Well apparently they're going to make the Ducks demo available in the Fall for developers :p It's a start..(presumably it will be of some use for some devs - that demo was pretty sophisticated).
 
I think you may be wide of the mark. This was the case with PS2, which was by all accounts a farce, but what we're hearing regards PS3 development is a different story. eg. The SDK comes with the LOD demo source code, which includes collision physics, fluid physics, cloth physics (including receiving damage), rendering stuff. Then there's a lot of work being put into the software, middleware takeup, and so forth. I'm not a dev with access to Sony's support so can't comment first hand, but what I'm hearing doesn't sound too shabby.
 
RT would be a very nice and computationally realistic replacement for shadowmaps.
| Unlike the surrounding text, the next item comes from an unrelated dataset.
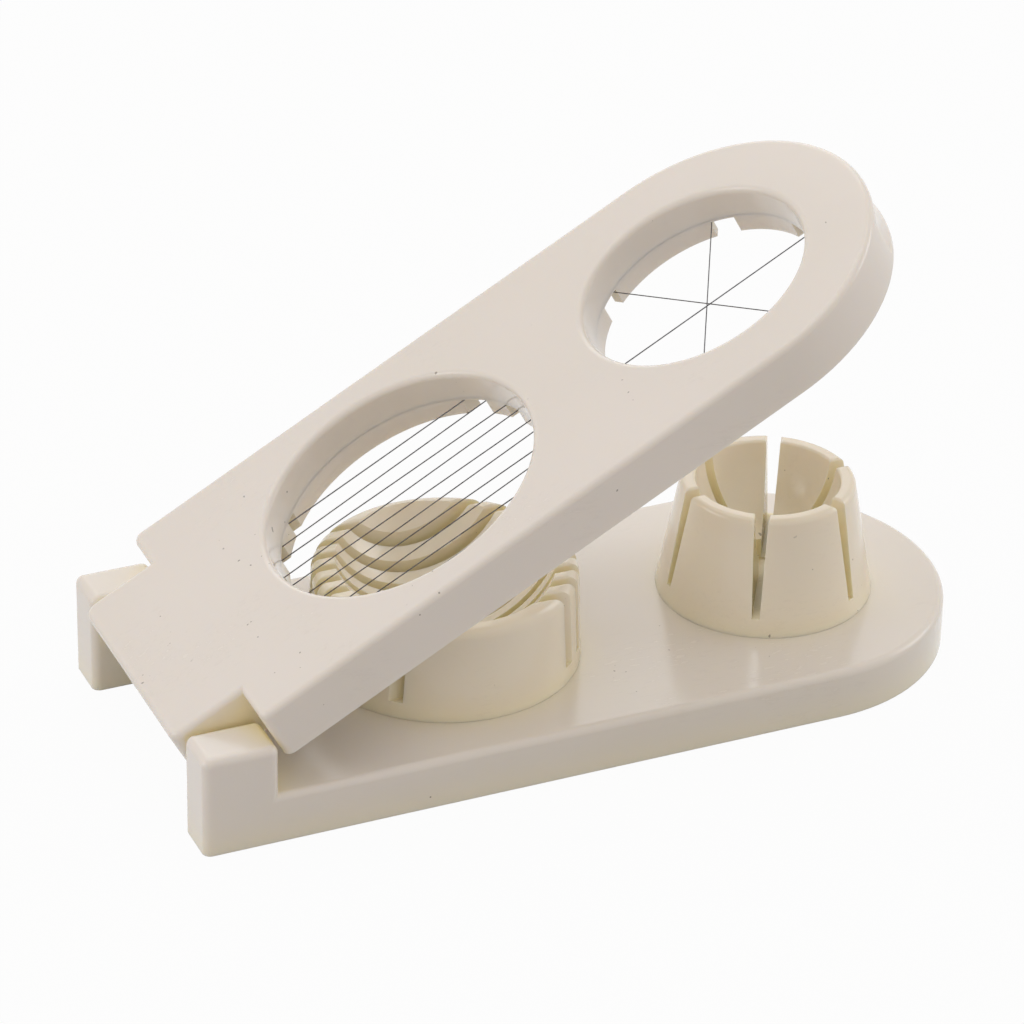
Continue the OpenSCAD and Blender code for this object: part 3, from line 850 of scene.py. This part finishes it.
@dataclass
class Studio:
    """Pale floor, soft lamps and the camera."""

    azimuth: float = math.radians(-23.868)
    elevation: float = math.radians(30.462)
    roll: float = math.radians(1.2)
    target: tuple[float, float, float] = (3.10 * MM, 23.46 * MM, 31.06 * MM)
    distance: float = 1253.6 * MM
    focal_share: float = 5248.4 / 1024
    sensor: float = 36.0
    near: float = 0.05
    far: float = 20.0
    floor_size: float = 6.0
    floor_gap: float = 0.2 * MM
    floor_tone: float = 0.55
    floor_light: float = 0.96
    fill: float = 0.675
    fill_tint: tuple[float, float, float, float] = (1.0, 0.95, 0.9, 1.0)
    lamps: tuple[Lamp, ...] = (
        Lamp("top_lamp", (0.0, 0.35, 1.3), 0.9, 1.8, (0.92, 0.96, 1.0)),
        Lamp("back_lamp", (0.3, 1.3, 0.8), 0.9, 2.2, (1.0, 1.0, 1.0)),
        Lamp("left_lamp", (-1.3, 0.2, 0.5), 0.7, 3.1, (0.97, 0.97, 1.0)),
        Lamp("right_lamp", (1.3, -0.1, 0.6), 0.7, 3.3, (0.94, 0.96, 1.0)),
    )

    def camera(self) -> None:
        """Sets the camera at its place, with its small roll."""
        back = Vector((
            math.sin(self.azimuth) * math.cos(self.elevation),
            -math.cos(self.azimuth) * math.cos(self.elevation),
            math.sin(self.elevation),
        ))
        right = Vector((math.cos(self.azimuth), math.sin(self.azimuth), 0))
        up = back.cross(right)
        turned_right = right * math.cos(self.roll) + up * math.sin(self.roll)
        turned_up = up * math.cos(self.roll) - right * math.sin(self.roll)
        data = bpy.data.cameras.new("camera")
        data.sensor_width = self.sensor
        data.lens = self.sensor * self.focal_share
        data.clip_start = self.near
        data.clip_end = self.far
        camera = bpy.data.objects.new("camera", data)
        bpy.context.scene.collection.objects.link(camera)
        place = Vector(self.target) + back * self.distance
        matrix = Matrix((turned_right, turned_up, back)).transposed().to_4x4()
        camera.matrix_world = Matrix.Translation(place) @ matrix
        bpy.context.scene.camera = camera

    def floor(self) -> None:
        """Lays a plain white floor that keeps a faint shadow."""
        deselect()
        bpy.ops.mesh.primitive_plane_add(size=self.floor_size, location=(0, 0, -self.floor_gap))
        floor = bpy.context.object
        floor.name = "floor"
        material = bpy.data.materials.new("floor_white")
        nodes = NodeTree(material)
        matt = nodes.add("ShaderNodeBsdfDiffuse", {}, {"Color": (*[self.floor_tone] * 3, 1)})
        bright = nodes.add("ShaderNodeEmission", {}, {"Color": WHITE, "Strength": 1.0})
        seen = nodes.seen_directly(*DIRECT_RAYS) * self.floor_light
        surface = nodes.add("ShaderNodeMixShader", {}, [seen, matt, bright])
        nodes.add("ShaderNodeOutputMaterial", {}, {"Surface": surface})
        floor.data.materials.append(material)

    def world(self) -> None:
        """Fills the surroundings with soft light that the camera sees as white."""
        world = bpy.data.worlds.new("studio")
        bpy.context.scene.world = world
        nodes = NodeTree(world)
        white = nodes.add("ShaderNodeBackground", {}, {"Color": WHITE, "Strength": 1.0})
        tint = {"Color": self.fill_tint, "Strength": self.fill}
        soft = nodes.add("ShaderNodeBackground", {}, tint)
        seen = nodes.seen_directly(*DIRECT_RAYS)
        surface = nodes.add("ShaderNodeMixShader", {}, [seen, soft, white])
        nodes.add("ShaderNodeOutputWorld", {}, {"Surface": surface})

    def build(self) -> None:
        """Sets camera, floor, surroundings and lamps."""
        self.camera()
        self.floor()
        self.world()
        for lamp in self.lamps:
            lamp.hang()
        scene = bpy.context.scene
        scene.view_settings.view_transform = "Standard"
        LOG.info("studio is set")


def main() -> None:
    """Builds the studio and dresses the tool."""
    logging.basicConfig(level=logging.INFO, format="%(name)s: %(message)s")
    Studio().build()
    materials = {finish: plan.make() for finish, plan in FINISHES.items()}
    MouldedBody().build(materials)
    lid = LidFrame()
    wires = WireWork(lid)
    wires.build(materials[Finish.WIRE])
    WireScrews(lid, wires).build(materials[Finish.SCREW])


if __name__ == "__main__":
    main()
The basic implementation (simple ray intersection checking) should be rather cheap with a processor like Cell, but even realistic softshadow umbra and pen umbra should be possible.
For reflections, cubemaps are ridiculously more efficient and produces very acceptable result for realtime applications.
 
Squeak said:
RT would be a very nice and computationally realistic replacement for shadowmaps. The basic implementation (simple ray intersection checking) should be rather cheap with a processor like Cell, but even realistic softshadow umbra and pen umbra should be possible.
For reflections, cubemaps are ridiculously more efficient and produces very acceptable result for realtime applications.

In my experience with raytraced shadows in offline CG, they've ALWAYS been slower than shadow maps. And it's not as easy to make them soft edged, you'll have to trace more rays for that which makes it even slower.

Dunno about realtime implementations though...
 
But shadowmaps still has huge issues with aliasing, even with really high resolutions and perspective SM are very difficult to get to work well AFAIK.